[GNC-dev] Next shot at "Slow user interface in 3.x gnucash (for large files)"

John Ralls jralls at ceridwen.us
Wed Jun 20 20:45:42 EDT 2018



> On Jun 20, 2018, at 2:29 PM, Christian Stimming <christian at cstimming.de> wrote:
> 
> Am Mittwoch, 20. Juni 2018, 09:59:52 schrieb John Ralls:
>>>> It’s all about file compatibility, remember? As it stands, if you make
>>>> something a regular member variable then you have to change the schema to
>>>> add the element/column, and write a scrub to update older data. We
>>>> strongly
>>>> prefer not to do that during a stable release cycle and generally require
>>>> that the last version of the previous stable series be able to read both
>>>> formats.
>>> 
>>> Yes. Although what I'm concerned with is only the lookup performance, not
>>> the serialization place of that option. The serialization may be kept
>>> unchanged completely.
>> 
>> Right. So thinking about that some more, persistence (I think that’s a
>> better description of this than serialization) is driven by the backends
>> rather than the objects, so you can create a member variable and as long as
>> you don’t tell the backends about it it won’t be a problem. That seems to
>> be what you’ve tried to do in your patch.
> 
> Yes, exactly. This can be applied in this case, and maybe others, if there are 
> more data fields that turn out to be a performance bottleneck.
> 
>>>> The less involved approaches would be to cache the value or to make KVP
>>>> retrieval more efficient. I suspect in this case that caching will be the
>>>> easiest.
>>> 
>>> Yes. I've introduced some caching of this value here, but I still need a
>>> little bit of help: 
>>> ...
>>> 
>>> However, I broke the original feature in that change. To reproduce: Open
>>> some register where there is some text in the "Num" field, say "1111".
>>> Switch on the "Double Line" view mode. Then open File -> Properties, and
>>> on the first tab, activate the option "Use Split Action Field for
>>> Number". Press Ok. Before my commit, in the opened register the "1111"
>>> now moved from the first line of the txn to the second line, and vice
>>> versa after changing that option again. Unfortunately my commit broke
>>> that feature. Maybe someone has a good idea why? Thanks for some
>>> pointers.
>> 
>> As a first guess I’d look at the hook list execution to make sure that your
>> adding qof_book_option_num_field_source_changed_cb isn’t somehow preventing
>> gnc_plugin_page_register_sort_book_option_changed (in
>> gnucash/gnome/gnc-plugin-page-register.c) from running.
> 
> I've gotten rid of that weird function from engine-helpers.[hc] and used the 
> plan GObject's "notify" signal [1]. Also, the first implementation broke the 
> respective unittests. I've got another try, this time with the unittests ok 
> again:
> https://github.com/cstim/gnucash/commit/c915ec0954c49ecdd65af84680354c38fe192614
> Unfortunately, the UI feature still seems to be broken as described above, 
> which is somewhat weird since this is what the unittests should have caught.
> 
> Changing the option in the UI is done inside the Scheme option system.
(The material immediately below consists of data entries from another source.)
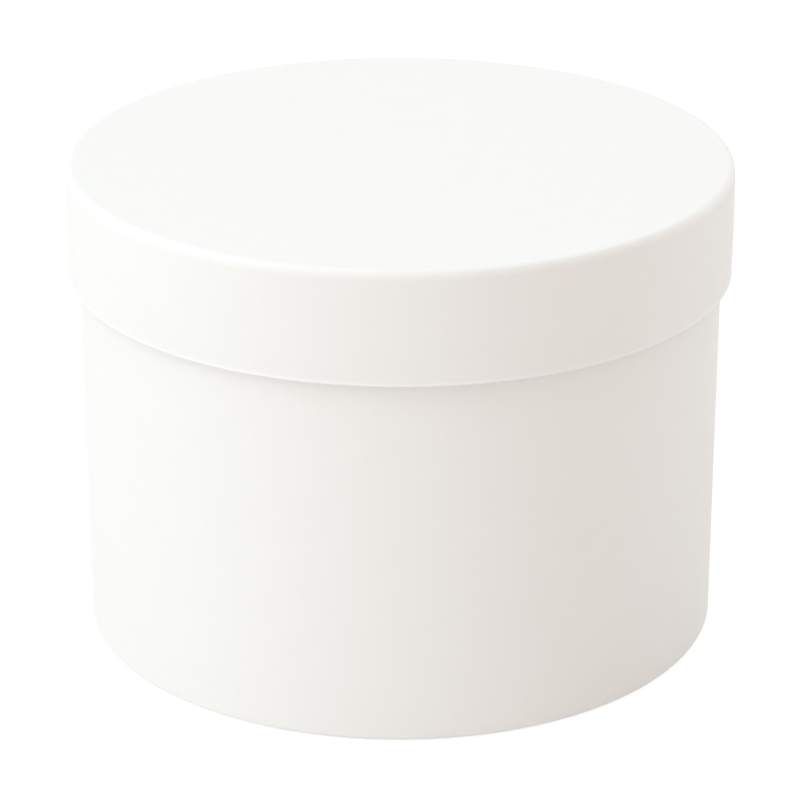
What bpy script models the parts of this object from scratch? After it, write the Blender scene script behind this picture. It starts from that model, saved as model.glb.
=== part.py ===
"""Round paper-covered board box with a slip-over lid.

Metres, +Z up. The origin is the middle of the face that the box rests on. Every board, paper and tape
is an object of its own. The base's pieces hang on one empty and the lid's on another, which stands on
the box's axis at the lid's lower edge: moving that empty up takes the lid off.
"""

import math
from collections import namedtuple

import bmesh
import bpy
from mathutils import Matrix, Vector

# Overall sizes
LID_DIAMETER = 0.200
BOX_HEIGHT = 0.146
LID_HEIGHT = 0.034

# Thickness of each board, of the paper and of the joint tape
WALL_BOARD_THICKNESS = 0.002
BOTTOM_BOARD_THICKNESS = 0.002
RIM_BOARD_THICKNESS = 0.0016
TOP_BOARD_THICKNESS = 0.002
PAPER_THICKNESS = 0.00015
TAPE_THICKNESS = 0.00015

# Clearances: a glue line under a paper, a disc of board in its tube, the lid round the base and on its
# rim, and a paper disc inside a lining
GLUE_GAP = 0.0001
BOARD_GAP = 0.0003
SLIP_CLEARANCE = 0.0006
LID_SEAT_GAP = 0.0003
DISC_CLEARANCE = 0.0005

# Rounded edges: how far the lid's runs across its top and down its side, the radius of every fold of
# paper, and the most of a wall's thickness that each may take
LID_EDGE_WIDTH = 0.0018
LID_EDGE_DROP = 0.003
FOLD_RADIUS = 0.0008
WIDEST_EDGE_SHARE = 0.98
WIDEST_FOLD_SHARE = 0.4

# How far each paper is turned over an edge, and how far a cover or a lining stops short of one
BASE_TURN_IN = 0.012
BASE_TURN_UNDER = 0.012
RIM_TURN_IN = 0.012
COVER_TURN_DOWN = 0.008
BOTTOM_COVER_SET_IN = 0.003
LINING_SET_BACK = 0.0025

# The butt joints of the two rolled boards, and the tape inside each
BUTT_GAP = 0.0003
TAPE_WIDTH = 0.020
TAPE_END_CLEARANCE = 0.0008
BASE_JOINT_ANGLE = math.radians(90)
LID_JOINT_ANGLE = math.radians(67.5)
CUT_OVERRUN = 0.001

# Fineness and shading of the turned shapes
TURN_STEPS = 64
EDGE_STEPS = 4
FOLD_STEPS = 2
RIGHT_ANGLE = math.pi / 2
SHARP_ANGLE = math.radians(50)
POLE_MERGE = 0.00001

# A paper with its glue line, and the layer inside a wall that holds turned-in paper or joint tape
PAPER_LAYER = PAPER_THICKNESS + GLUE_GAP
INNER_LAYER = max(PAPER_THICKNESS, TAPE_THICKNESS) + GLUE_GAP

# Radii of the lid's pieces, from the outside inwards
LID_RADIUS = LID_DIAMETER / 2
COVER_RADIUS = LID_RADIUS - PAPER_LAYER
RIM_BOARD_RADIUS = COVER_RADIUS - PAPER_LAYER
RIM_BOARD_BORE = RIM_BOARD_RADIUS - RIM_BOARD_THICKNESS
RIM_TURN_IN_BORE = RIM_BOARD_BORE - PAPER_LAYER
RIM_LINING_RADIUS = RIM_BOARD_BORE - INNER_LAYER - GLUE_GAP
RIM_LINING_BORE = RIM_LINING_RADIUS - PAPER_THICKNESS

# Radii of the base's pieces, from the outside inwards
BASE_RADIUS = RIM_LINING_BORE - SLIP_CLEARANCE
WALL_BOARD_RADIUS = BASE_RADIUS - PAPER_LAYER
WALL_BOARD_BORE = WALL_BOARD_RADIUS - WALL_BOARD_THICKNESS
BASE_TURN_IN_BORE = WALL_BOARD_BORE - PAPER_LAYER
WALL_LINING_RADIUS = WALL_BOARD_BORE - INNER_LAYER - GLUE_GAP
WALL_LINING_BORE = WALL_LINING_RADIUS - PAPER_THICKNESS

# Heights in the lid, from its own lower edge upwards
RIM_BOARD_BOTTOM = PAPER_LAYER
TOP_BOARD_TOP = LID_HEIGHT - PAPER_LAYER
TOP_BOARD_BOTTOM = TOP_BOARD_TOP - TOP_BOARD_THICKNESS
LID_LINING_TOP = TOP_BOARD_BOTTOM - GLUE_GAP
LID_LINING_BOTTOM = LID_LINING_TOP - PAPER_THICKNESS

# Heights in the base, from the table upwards
LID_BOTTOM = BOX_HEIGHT - LID_HEIGHT
BASE_RIM = LID_BOTTOM + LID_LINING_BOTTOM - LID_SEAT_GAP
WALL_BOARD_TOP = BASE_RIM - PAPER_LAYER
TURN_UNDER_BOTTOM = PAPER_LAYER
BOARD_BOTTOM = TURN_UNDER_BOTTOM + PAPER_LAYER
FLOOR_BOARD_TOP = BOARD_BOTTOM + BOTTOM_BOARD_THICKNESS
FLOOR_LINING_BOTTOM = FLOOR_BOARD_TOP + GLUE_GAP

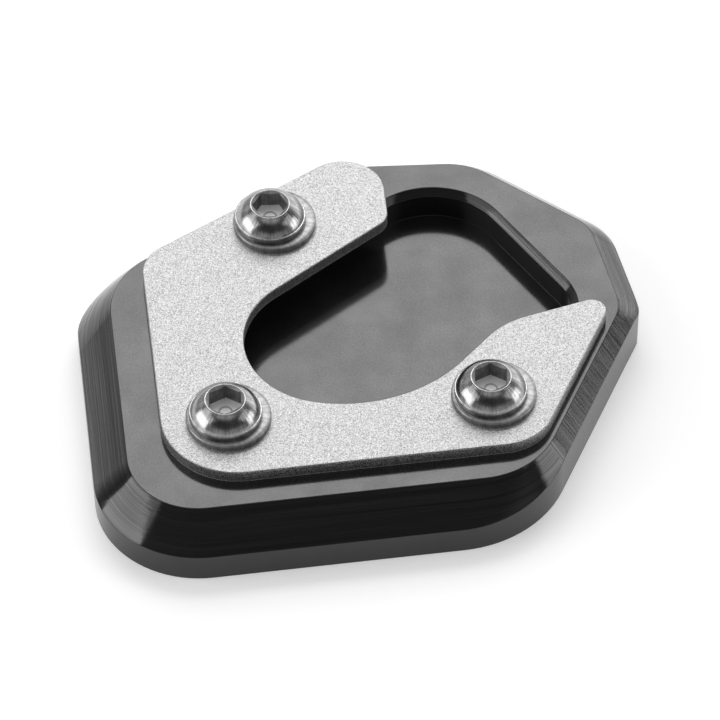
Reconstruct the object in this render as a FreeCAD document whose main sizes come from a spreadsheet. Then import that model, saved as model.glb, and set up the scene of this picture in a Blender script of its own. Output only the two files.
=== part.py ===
"""Kickstand foot enlarger: a bevelled aluminium base with a pocket for the foot of the stand,
a U-shaped clamp plate over the rim of the foot, and three button-head screws with washers."""
import FreeCAD, Part
import Sketcher
import math
import os

os.makedirs("parts", exist_ok=True)
doc = FreeCAD.newDocument("kickstand_foot_enlarger")

# Driving sizes, in millimetres and degrees

SIZES = {
    # Base: overall sizes through the origin, the narrow right side between its two slanting
    # neighbours, and how far from the left end the left back side leaves the back
    "base_length": 82.15,
    "base_depth": 71.4,
    "base_height": 9.5,
    "base_middle_x": 0.125,
    "right_side_start": 0.07,
    "right_side_width": 14.9,
    "left_back_cut": 40.11,
    "right_front_lean": 30.4,
    "right_lean": 6.3,
    "right_back_lean": 46.4,
    "back_lean": 5.4,
    "left_back_lean": 62.3,
    "left_lean": 1.0,
    "front_left_round": 15.3,
    "front_right_round": 18.0,
    "right_round": 3.2,
    "right_back_round": 9.8,
    "back_right_round": 13.0,
    "back_left_round": 9.0,
    "left_back_round": 9.0,
    # Bevel: how far each side leans in, how far down it runs, and how much its corner rounds grow
    # for each millimetre down
    "front_bevel_inset": 5.0,
    "front_bevel_drop": 5.0,
    "right_front_bevel_inset": 2.1,
    "right_front_bevel_drop": 2.7,
    "right_bevel_inset": 3.4,
    "right_bevel_drop": 2.7,
    "right_back_bevel_inset": 2.65,
    "right_back_bevel_drop": 2.7,
    "back_bevel_inset": 2.8,
    "back_bevel_drop": 2.8,
    "left_back_bevel_inset": 2.05,
    "left_back_bevel_drop": 2.7,
    "left_bevel_inset": 5.0,
    "left_bevel_drop": 5.0,
    "bevel_form_spare": 1.25,
    "front_left_growth_ratio": 1.0,
    "front_right_growth_ratio": 1.7,
    "right_growth_ratio": 1.0,
    "right_back_growth_ratio": 1.0,
    "back_right_growth_ratio": 1.0,
    "back_left_growth_ratio": 1.0,
    "left_back_growth_ratio": 1.4,
    "front_left_top_round": 10.3,
    "front_right_top_round": 12.4,
    "right_top_round": 7.0,
    "right_back_top_round": 6.6,
    "back_right_top_round": 10.1,
    "back_left_top_round": 6.2,
    "left_back_top_round": 12.0,
    # Clamp plate: set back from the top edge of the base, thickness, corner rounds
    "plate_thickness": 2.0,
    "plate_edge_break": 0.12,
    "front_margin": 4.05,
    "right_front_margin": 1.0,
    "left_margin": 5.25,
    "left_back_margin": 0.9,
    "plate_front_left_round": 11.2,
    "plate_front_right_round": 8.0,
    "plate_left_back_round": 5.8,
    "right_tip_round": 2.1,
    "arm_end_round": 6.3,
    "arm_end_reach": 5.8,
    "arm_end_lean": 2.7,
    "arm_end_corner_round": 3.1,
    # Opening of the clamp plate, round the leg of the stand. The upper arm's edge is measured from
    # the middle of the base's back, the others from the origin
    "upper_arm_from_back": 17.33,
    "upper_arm_lean": 32.6,
    "lower_arm_reach": 16.35,
    "lower_arm_lean": 43.05,
    "tip_back_reach": 7.5,
    "tip_back_lean": 11.85,
    "opening_left_round": 12.5,
    "opening_left_centre_x": -4.95,
    "opening_front_round": 22.2,
    "lower_arm_shoulder_round": 12.5,
    # Pocket for the foot: it runs under the clamp plate by a lip
    "pocket_depth": 5.0,
    "pocket_rim_bevel": 1.0,
    "pocket_right_cut": 26.93,
    "pocket_right_lean": 27.75,
    "pocket_front_reach": 17.3,
    "pocket_front_lean": 25.0,
    "pocket_left_reach": 18.3,
    "pocket_left_lean": 19.0,
    "upper_lip": 4.0,
    "pocket_back_round": 10.9,
    "pocket_right_round": 9.0,
    "pocket_left_round": 14.0,
    "pocket_front_round": 12.0,
    # Screws and washers
    "rear_screw_from_left": 30.25,
    "rear_screw_from_back": 14.85,
    "rear_screw_turn": 52.5,
    "rear_washer_slip": 0.62,
    "front_left_screw_from_left": 19.25,
    "front_left_screw_from_front": 19.35,
    "front_left_screw_turn": 22.5,
    "front_left_washer_slip": 0.4,
    "front_right_screw_x": 16.3,
    "front_right_screw_y": -17.35,
    "front_right_screw_turn": 22.5,
    "front_right_washer_slip": 0.46,
    "thread_radius": 3.0,
    "thread_end_bevel": 0.5,
    "screw_length": 10.0,
    "thread_hole_spare_depth": 0.8,
    "plate_hole_clearance": 0.3,
    "head_radius": 5.25,
    "head_height": 3.3,
    "head_rim_height": 1.0,
    "head_dome_bulge": 0.32,
    "socket_ring_radius": 2.85,
    "socket_ring_drop": 0.22,
    "socket_flat_distance": 2.3,
    "socket_depth": 2.6,
    "washer_radius": 6.1,
    "washer_thickness": 1.0,
    "washer_bore_clearance": 0.7,
    "washer_edge_break": 0.15,
}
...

This 
> particular option is defined in business-prefs.scm. Maybe the changed value of 
> the book's property in this case does not trigger the "notify" signal of the 
> GObject type system, but all the calls to qof_instance_set in the unittests do 
> trigger that signal?
> 
> In any case the pattern for the performance speed-up should be rather clear: 
> Define a cached value of the KVP, register a callback on each write access, 
> and have each write access invalidate the previously cached value so that it 
> is retrieved again and stored as valid cached value. The open question here 
> seems to be where to find the correct callbacks on write access.
> 

Christian,

Yeah, the Scheme option code calls  qof_book_set_option and that sets the slot directly with KvpFrame::set_path instead of calling qof_instance_set (which calls g_object_set) so it won’t emit the notify::spilt_action_num_field signal when you change the setting in File>Options. Are you sure that’s working? The unit test on the other hand uses qof_instance_set which wraps g_obect_set_valist and that does fire the notify signal.

qof_book_set_option, being defined in qofbook.cpp, offers a simpler approach: Instead of dealing with callbacks just set the cached value along with the slot. You can fix qof_book_set_property:PROP_OPT_NUM_FIELD_SOURCE to call qof_book_set_option instead of qof_instance_set_path_kvp. You’ll still need qof_book_use_split_action_for_num to read the slot on its first call because qof_book_init can’t set cached_num_field_source from KVP because at least in the SQL backend the book is constructed before the slots are loaded.